Directive:
Repeat exactly the lines from the one containing "if empty is" through the one containing "obj.data.transform(world)", both lines included, please, without any other lines.

....................

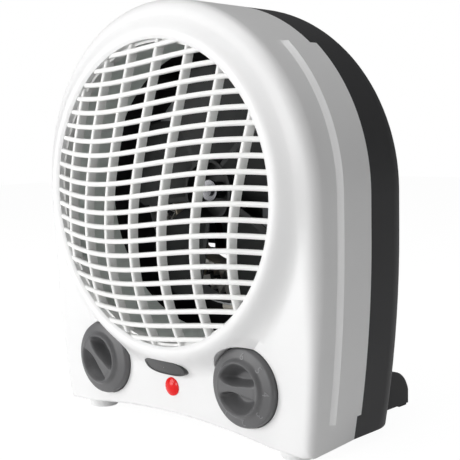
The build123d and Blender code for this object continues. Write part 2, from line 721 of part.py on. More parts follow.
def build():
    """Make and save every node."""
    os.makedirs("parts", exist_ok=True)
    save("front_housing", front_housing())
    save("front_grille", front_grille())
    save("badge_plate", badge_plate())
    save("indicator_lens", indicator_lens())
    save("indicator_lamp", neon_lamp())
    save("air_duct", air_duct())
    save("duct_screws", duct_screws())
    save("rear_housing", rear_housing())
    save("intake_grille", intake_grille())
    save("casing_screws", casing_screws())
    save("cord_inlet", cord_bush())
    save("front_feet", front_feet())
    save("rear_leg_left", rear_leg(-1))
    save("rear_leg_right", rear_leg(1))
    save("rear_leg_pads", leg_pads())
    save("thermostat_knob", Pos(KNOB_X, 0, KNOB_Z) * knob(0))
    save("thermostat_shaft", control_shaft(KNOB_X))
    save("thermostat_body", thermostat_frame())
    save("thermostat_bimetal", thermostat_blade())
    save("selector_knob", Pos(-KNOB_X, 0, KNOB_Z) * knob(50))
    save("selector_shaft", control_shaft(-KNOB_X))
    save("selector_switch", selector_switch())
    save("fan_impeller", fan_impeller())
    save("fan_retainer", fan_retainer())
    save("motor_shaft", motor_shaft())
    save("motor_rotor", motor_rotor())
    save("stator_core", stator_stack())
    save("coil_bobbin", coil_bobbin())
    save("motor_coil", motor_coil())
    save("front_bearing_bracket", bearing_bracket(STACK_FRONT_Y, -1))
    save("rear_bearing_bracket", bearing_bracket(STACK_BACK_Y, 1))
    save("bearing_bushes", bearing_bushes())
    save("motor_mount", motor_mount())
    save("motor_screws", motor_screws())
    save("mount_screws", mount_screws())
    save("heater_hoop", heater_hoop())
    save("heater_boards", heater_boards())
    save("heater_ribbons", heater_ribbons())
    save("thermal_cutout", thermal_cutout())
    save("thermal_fuse", thermal_fuse())
    save("terminal_block", terminal_block())


build()
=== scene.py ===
from math import asin, copysign, cos, hypot, pi, radians, sin, sqrt

import bmesh
import bpy
from mathutils import Matrix, Vector


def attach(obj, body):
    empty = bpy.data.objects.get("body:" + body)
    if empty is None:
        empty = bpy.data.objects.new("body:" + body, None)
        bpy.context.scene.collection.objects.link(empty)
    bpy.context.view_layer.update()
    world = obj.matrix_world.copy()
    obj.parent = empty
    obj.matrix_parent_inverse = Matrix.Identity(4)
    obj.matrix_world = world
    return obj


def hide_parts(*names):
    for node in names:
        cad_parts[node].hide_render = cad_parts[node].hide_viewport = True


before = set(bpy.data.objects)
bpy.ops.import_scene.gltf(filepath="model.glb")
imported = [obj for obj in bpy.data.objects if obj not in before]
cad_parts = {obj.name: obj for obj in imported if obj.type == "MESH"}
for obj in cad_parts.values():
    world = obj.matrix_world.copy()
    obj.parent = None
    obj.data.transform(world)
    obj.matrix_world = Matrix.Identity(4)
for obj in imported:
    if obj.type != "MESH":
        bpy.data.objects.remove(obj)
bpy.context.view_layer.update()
bpy.ops.object.select_all(action="DESELECT")

# The heater's own frame is in millimetres, with its depth counted from a datum plane near the
# opening's front edge. DATUM_Y is that plane in the part's frame, in metres; the grille faces -Y.
DATUM_Y = -0.0625


# Materials. Each finish is a small node graph: a colour with a slight change over the surface,
# a roughness that varies with it, and a fine bump at the scale of a moulding's or metal's grain.
def finish_material(name, colour, roughness, grain=None, mottle=0.03, metal=0.0, spec=0.5):
    """Procedural finish: mottled colour, uneven roughness and grain = (scale, height in metres)."""
    material = bpy.data.materials.new(name)
    material.use_nodes = True
    tree = material.node_tree
    shader = tree.nodes["Principled BSDF"]
    shader.inputs["Metallic"].default_value = metal
    shader.inputs["Specular IOR Level"].default_value = spec
    place = tree.nodes.new("ShaderNodeTexCoord")
    broad = tree.nodes.new("ShaderNodeTexNoise")
    broad.inputs["Scale"].default_value = 28.0
    broad.inputs["Detail"].default_value = 4.0
    tree.links.new(place.outputs["Object"], broad.inputs["Vector"])
    tint = tree.nodes.new("ShaderNodeMix")
    tint.data_type = "RGBA"
    tint.inputs["A"].default_value = (*[channel * (1 - mottle) for channel in colour], 1)
    tint.inputs["B"].default_value = (*[min(1, channel * (1 + mottle)) for channel in colour], 1)
    tree.links.new(broad.outputs["Fac"], tint.inputs["Factor"])
    tree.links.new(tint.outputs["Result"], shader.inputs["Base Color"])
    uneven = tree.nodes.new("ShaderNodeMapRange")
    uneven.inputs["To Min"].default_value = roughness - 0.05
    uneven.inputs["To Max"].default_value = roughness + 0.05
    tree.links.new(broad.outputs["Fac"], uneven.inputs["Value"])
    tree.links.new(uneven.outputs["Result"], shader.inputs["Roughness"])
    if grain:
        fine = tree.nodes.new("ShaderNodeTexNoise")
        fine.inputs["Scale"].default_value = grain[0]
        fine.inputs["Detail"].default_value = 3.0
        tree.links.new(place.outputs["Object"], fine.inputs["Vector"])
        bump = tree.nodes.new("ShaderNodeBump")
        bump.inputs["Distance"].default_value = grain[1]
        bump.inputs["Strength"].default_value = 0.6
        tree.links.new(fine.outputs["Fac"], bump.inputs["Height"])
        tree.links.new(bump.outputs["Normal"], shader.inputs["Normal"])
    return material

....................

Solution to this problem:
    if empty is None:
        empty = bpy.data.objects.new("body:" + body, None)
        bpy.context.scene.collection.objects.link(empty)
    bpy.context.view_layer.update()
    world = obj.matrix_world.copy()
    obj.parent = empty
    obj.matrix_parent_inverse = Matrix.Identity(4)
    obj.matrix_world = world
    return obj


def hide_parts(*names):
    for node in names:
        cad_parts[node].hide_render = cad_parts[node].hide_viewport = True


before = set(bpy.data.objects)
bpy.ops.import_scene.gltf(filepath="model.glb")
imported = [obj for obj in bpy.data.objects if obj not in before]
cad_parts = {obj.name: obj for obj in imported if obj.type == "MESH"}
for obj in cad_parts.values():
    world = obj.matrix_world.copy()
    obj.parent = None
    obj.data.transform(world)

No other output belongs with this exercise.